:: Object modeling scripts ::
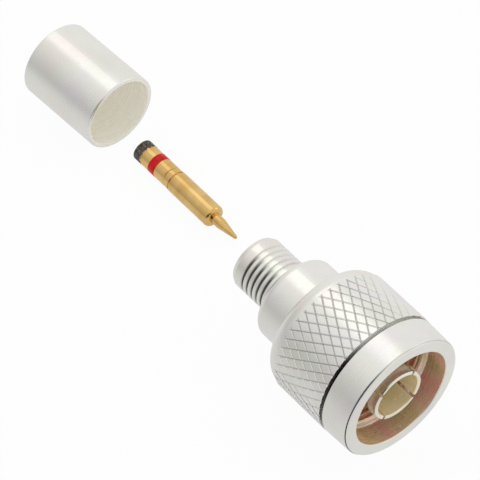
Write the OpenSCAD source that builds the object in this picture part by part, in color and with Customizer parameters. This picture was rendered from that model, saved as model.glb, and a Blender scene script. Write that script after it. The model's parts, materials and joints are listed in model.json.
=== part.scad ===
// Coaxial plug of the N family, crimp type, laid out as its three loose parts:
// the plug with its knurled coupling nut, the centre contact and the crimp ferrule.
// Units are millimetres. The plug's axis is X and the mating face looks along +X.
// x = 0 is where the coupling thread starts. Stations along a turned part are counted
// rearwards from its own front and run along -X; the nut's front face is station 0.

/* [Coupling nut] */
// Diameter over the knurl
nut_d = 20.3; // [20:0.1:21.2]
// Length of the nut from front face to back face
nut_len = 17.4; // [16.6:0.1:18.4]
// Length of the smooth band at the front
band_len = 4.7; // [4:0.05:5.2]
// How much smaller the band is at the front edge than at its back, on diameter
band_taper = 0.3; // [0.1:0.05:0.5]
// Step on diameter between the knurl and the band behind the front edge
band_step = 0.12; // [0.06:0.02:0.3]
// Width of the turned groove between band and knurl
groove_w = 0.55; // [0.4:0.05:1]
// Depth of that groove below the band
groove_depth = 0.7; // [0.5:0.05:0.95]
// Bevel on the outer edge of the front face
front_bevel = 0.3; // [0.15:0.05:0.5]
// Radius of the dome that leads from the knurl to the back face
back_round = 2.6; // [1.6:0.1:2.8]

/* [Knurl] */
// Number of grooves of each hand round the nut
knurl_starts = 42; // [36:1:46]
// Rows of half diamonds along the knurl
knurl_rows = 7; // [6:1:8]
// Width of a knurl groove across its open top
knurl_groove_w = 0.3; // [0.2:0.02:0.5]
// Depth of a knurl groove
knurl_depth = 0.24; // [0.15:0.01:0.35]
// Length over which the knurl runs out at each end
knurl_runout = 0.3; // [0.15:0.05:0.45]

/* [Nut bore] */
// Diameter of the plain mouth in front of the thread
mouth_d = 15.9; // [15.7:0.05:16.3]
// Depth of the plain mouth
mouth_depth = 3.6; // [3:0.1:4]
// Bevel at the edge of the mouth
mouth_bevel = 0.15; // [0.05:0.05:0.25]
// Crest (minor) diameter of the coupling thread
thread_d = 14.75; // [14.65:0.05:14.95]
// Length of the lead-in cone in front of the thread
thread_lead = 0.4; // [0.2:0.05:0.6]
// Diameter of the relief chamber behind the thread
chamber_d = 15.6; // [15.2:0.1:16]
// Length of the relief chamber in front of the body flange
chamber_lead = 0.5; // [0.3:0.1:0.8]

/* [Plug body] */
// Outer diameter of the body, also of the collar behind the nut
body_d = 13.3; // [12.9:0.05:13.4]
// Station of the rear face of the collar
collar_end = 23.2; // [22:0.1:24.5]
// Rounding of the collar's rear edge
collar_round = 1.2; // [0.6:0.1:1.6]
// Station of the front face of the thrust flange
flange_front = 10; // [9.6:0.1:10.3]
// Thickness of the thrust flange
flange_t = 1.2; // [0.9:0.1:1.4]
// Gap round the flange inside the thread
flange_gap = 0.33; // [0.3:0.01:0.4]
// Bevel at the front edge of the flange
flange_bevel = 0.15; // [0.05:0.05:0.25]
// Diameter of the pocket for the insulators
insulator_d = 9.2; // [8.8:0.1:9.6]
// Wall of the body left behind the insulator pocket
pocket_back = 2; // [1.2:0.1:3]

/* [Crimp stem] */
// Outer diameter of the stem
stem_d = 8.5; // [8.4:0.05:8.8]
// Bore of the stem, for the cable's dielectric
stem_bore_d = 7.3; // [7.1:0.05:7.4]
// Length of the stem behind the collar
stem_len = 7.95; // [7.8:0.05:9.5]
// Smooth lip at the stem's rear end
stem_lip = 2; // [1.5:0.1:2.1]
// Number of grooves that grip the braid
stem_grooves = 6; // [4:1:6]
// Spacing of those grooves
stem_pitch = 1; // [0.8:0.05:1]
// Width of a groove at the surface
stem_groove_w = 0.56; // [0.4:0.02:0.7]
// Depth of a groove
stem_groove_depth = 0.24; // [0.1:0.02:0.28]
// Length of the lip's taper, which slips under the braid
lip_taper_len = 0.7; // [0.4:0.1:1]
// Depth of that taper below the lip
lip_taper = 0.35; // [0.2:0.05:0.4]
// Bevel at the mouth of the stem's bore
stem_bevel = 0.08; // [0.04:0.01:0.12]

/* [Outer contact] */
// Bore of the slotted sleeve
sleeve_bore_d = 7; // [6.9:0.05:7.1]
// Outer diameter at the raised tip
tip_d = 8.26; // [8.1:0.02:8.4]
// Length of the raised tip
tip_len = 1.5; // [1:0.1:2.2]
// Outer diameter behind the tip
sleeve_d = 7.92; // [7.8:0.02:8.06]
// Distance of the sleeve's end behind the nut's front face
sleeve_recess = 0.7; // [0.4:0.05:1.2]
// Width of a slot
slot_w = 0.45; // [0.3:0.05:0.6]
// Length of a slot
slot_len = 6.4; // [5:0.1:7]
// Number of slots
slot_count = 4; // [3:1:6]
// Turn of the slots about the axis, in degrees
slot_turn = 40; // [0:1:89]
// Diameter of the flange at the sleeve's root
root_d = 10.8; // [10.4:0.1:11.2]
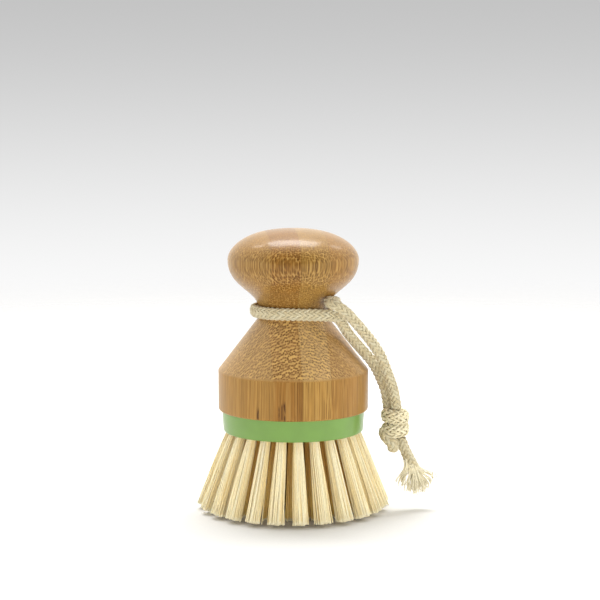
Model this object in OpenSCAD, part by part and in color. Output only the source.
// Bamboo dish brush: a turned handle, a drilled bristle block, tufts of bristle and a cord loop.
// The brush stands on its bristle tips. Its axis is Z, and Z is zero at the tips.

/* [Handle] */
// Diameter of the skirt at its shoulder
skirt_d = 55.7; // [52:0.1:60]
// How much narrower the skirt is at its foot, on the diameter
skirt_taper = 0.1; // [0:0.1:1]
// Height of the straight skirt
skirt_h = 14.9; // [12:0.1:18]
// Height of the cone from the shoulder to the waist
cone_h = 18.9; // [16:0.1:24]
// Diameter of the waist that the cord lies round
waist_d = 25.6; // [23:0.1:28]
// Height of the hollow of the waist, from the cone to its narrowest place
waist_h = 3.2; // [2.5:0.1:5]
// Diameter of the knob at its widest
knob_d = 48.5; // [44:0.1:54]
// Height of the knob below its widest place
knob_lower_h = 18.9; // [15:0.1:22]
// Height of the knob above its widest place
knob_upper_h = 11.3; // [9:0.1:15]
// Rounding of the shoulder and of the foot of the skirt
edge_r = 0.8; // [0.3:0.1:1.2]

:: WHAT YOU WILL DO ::
Repeat the preceding lines exactly, please, every one of them.

:: RESULT OF THE TASK ::
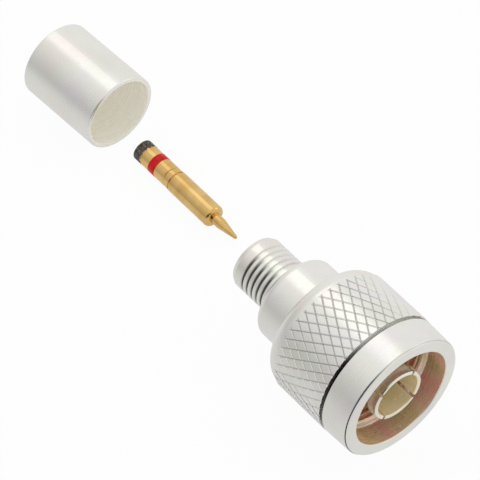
Write the OpenSCAD source that builds the object in this picture part by part, in color and with Customizer parameters. This picture was rendered from that model, saved as model.glb, and a Blender scene script. Write that script after it. The model's parts, materials and joints are listed in model.json.
=== part.scad ===
// Coaxial plug of the N family, crimp type, laid out as its three loose parts:
// the plug with its knurled coupling nut, the centre contact and the crimp ferrule.
// Units are millimetres. The plug's axis is X and the mating face looks along +X.
// x = 0 is where the coupling thread starts. Stations along a turned part are counted
// rearwards from its own front and run along -X; the nut's front face is station 0.

/* [Coupling nut] */
// Diameter over the knurl
nut_d = 20.3; // [20:0.1:21.2]
// Length of the nut from front face to back face
nut_len = 17.4; // [16.6:0.1:18.4]
// Length of the smooth band at the front
band_len = 4.7; // [4:0.05:5.2]
// How much smaller the band is at the front edge than at its back, on diameter
band_taper = 0.3; // [0.1:0.05:0.5]
// Step on diameter between the knurl and the band behind the front edge
band_step = 0.12; // [0.06:0.02:0.3]
// Width of the turned groove between band and knurl
groove_w = 0.55; // [0.4:0.05:1]
// Depth of that groove below the band
groove_depth = 0.7; // [0.5:0.05:0.95]
// Bevel on the outer edge of the front face
front_bevel = 0.3; // [0.15:0.05:0.5]
// Radius of the dome that leads from the knurl to the back face
back_round = 2.6; // [1.6:0.1:2.8]

/* [Knurl] */
// Number of grooves of each hand round the nut
knurl_starts = 42; // [36:1:46]
// Rows of half diamonds along the knurl
knurl_rows = 7; // [6:1:8]
// Width of a knurl groove across its open top
knurl_groove_w = 0.3; // [0.2:0.02:0.5]
// Depth of a knurl groove
knurl_depth = 0.24; // [0.15:0.01:0.35]
// Length over which the knurl runs out at each end
knurl_runout = 0.3; // [0.15:0.05:0.45]

/* [Nut bore] */
// Diameter of the plain mouth in front of the thread
mouth_d = 15.9; // [15.7:0.05:16.3]
// Depth of the plain mouth
mouth_depth = 3.6; // [3:0.1:4]
// Bevel at the edge of the mouth
mouth_bevel = 0.15; // [0.05:0.05:0.25]
// Crest (minor) diameter of the coupling thread
thread_d = 14.75; // [14.65:0.05:14.95]
// Length of the lead-in cone in front of the thread
thread_lead = 0.4; // [0.2:0.05:0.6]
// Diameter of the relief chamber behind the thread
chamber_d = 15.6; // [15.2:0.1:16]
// Length of the relief chamber in front of the body flange
chamber_lead = 0.5; // [0.3:0.1:0.8]

/* [Plug body] */
// Outer diameter of the body, also of the collar behind the nut
body_d = 13.3; // [12.9:0.05:13.4]
// Station of the rear face of the collar
collar_end = 23.2; // [22:0.1:24.5]
// Rounding of the collar's rear edge
collar_round = 1.2; // [0.6:0.1:1.6]
// Station of the front face of the thrust flange
flange_front = 10; // [9.6:0.1:10.3]
// Thickness of the thrust flange
flange_t = 1.2; // [0.9:0.1:1.4]
// Gap round the flange inside the thread
flange_gap = 0.33; // [0.3:0.01:0.4]
// Bevel at the front edge of the flange
flange_bevel = 0.15; // [0.05:0.05:0.25]
// Diameter of the pocket for the insulators
insulator_d = 9.2; // [8.8:0.1:9.6]
// Wall of the body left behind the insulator pocket
pocket_back = 2; // [1.2:0.1:3]

/* [Crimp stem] */
// Outer diameter of the stem
stem_d = 8.5; // [8.4:0.05:8.8]
// Bore of the stem, for the cable's dielectric
stem_bore_d = 7.3; // [7.1:0.05:7.4]
// Length of the stem behind the collar
stem_len = 7.95; // [7.8:0.05:9.5]
// Smooth lip at the stem's rear end
stem_lip = 2; // [1.5:0.1:2.1]
// Number of grooves that grip the braid
stem_grooves = 6; // [4:1:6]
// Spacing of those grooves
stem_pitch = 1; // [0.8:0.05:1]
// Width of a groove at the surface
stem_groove_w = 0.56; // [0.4:0.02:0.7]
// Depth of a groove
stem_groove_depth = 0.24; // [0.1:0.02:0.28]
// Length of the lip's taper, which slips under the braid
lip_taper_len = 0.7; // [0.4:0.1:1]
// Depth of that taper below the lip
lip_taper = 0.35; // [0.2:0.05:0.4]
// Bevel at the mouth of the stem's bore
stem_bevel = 0.08; // [0.04:0.01:0.12]

/* [Outer contact] */
// Bore of the slotted sleeve
sleeve_bore_d = 7; // [6.9:0.05:7.1]
// Outer diameter at the raised tip
tip_d = 8.26; // [8.1:0.02:8.4]
// Length of the raised tip
tip_len = 1.5; // [1:0.1:2.2]
// Outer diameter behind the tip
sleeve_d = 7.92; // [7.8:0.02:8.06]
// Distance of the sleeve's end behind the nut's front face
sleeve_recess = 0.7; // [0.4:0.05:1.2]
// Width of a slot
slot_w = 0.45; // [0.3:0.05:0.6]
// Length of a slot
slot_len = 6.4; // [5:0.1:7]
// Number of slots
slot_count = 4; // [3:1:6]
// Turn of the slots about the axis, in degrees
slot_turn = 40; // [0:1:89]
// Diameter of the flange at the sleeve's root
root_d = 10.8; // [10.4:0.1:11.2]
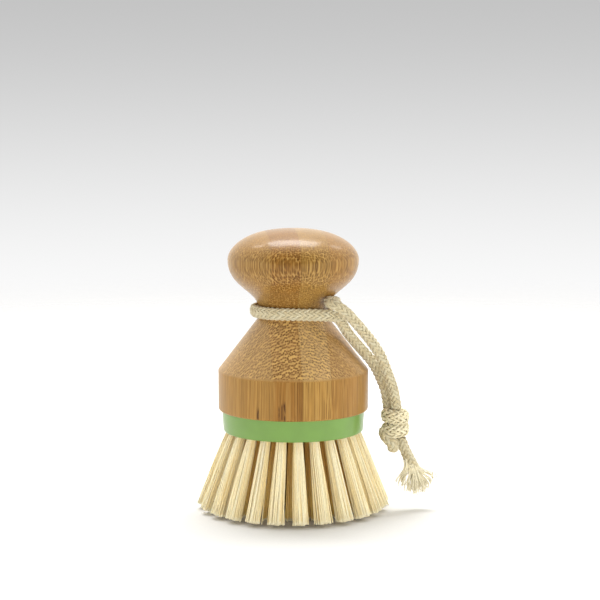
Model this object in OpenSCAD, part by part and in color. Output only the source.
// Bamboo dish brush: a turned handle, a drilled bristle block, tufts of bristle and a cord loop.
// The brush stands on its bristle tips. Its axis is Z, and Z is zero at the tips.

/* [Handle] */
// Diameter of the skirt at its shoulder
skirt_d = 55.7; // [52:0.1:60]
// How much narrower the skirt is at its foot, on the diameter
skirt_taper = 0.1; // [0:0.1:1]
// Height of the straight skirt
skirt_h = 14.9; // [12:0.1:18]
// Height of the cone from the shoulder to the waist
cone_h = 18.9; // [16:0.1:24]
// Diameter of the waist that the cord lies round
waist_d = 25.6; // [23:0.1:28]
// Height of the hollow of the waist, from the cone to its narrowest place
waist_h = 3.2; // [2.5:0.1:5]
// Diameter of the knob at its widest
knob_d = 48.5; // [44:0.1:54]
// Height of the knob below its widest place
knob_lower_h = 18.9; // [15:0.1:22]
// Height of the knob above its widest place
knob_upper_h = 11.3; // [9:0.1:15]
// Rounding of the shoulder and of the foot of the skirt
edge_r = 0.8; // [0.3:0.1:1.2]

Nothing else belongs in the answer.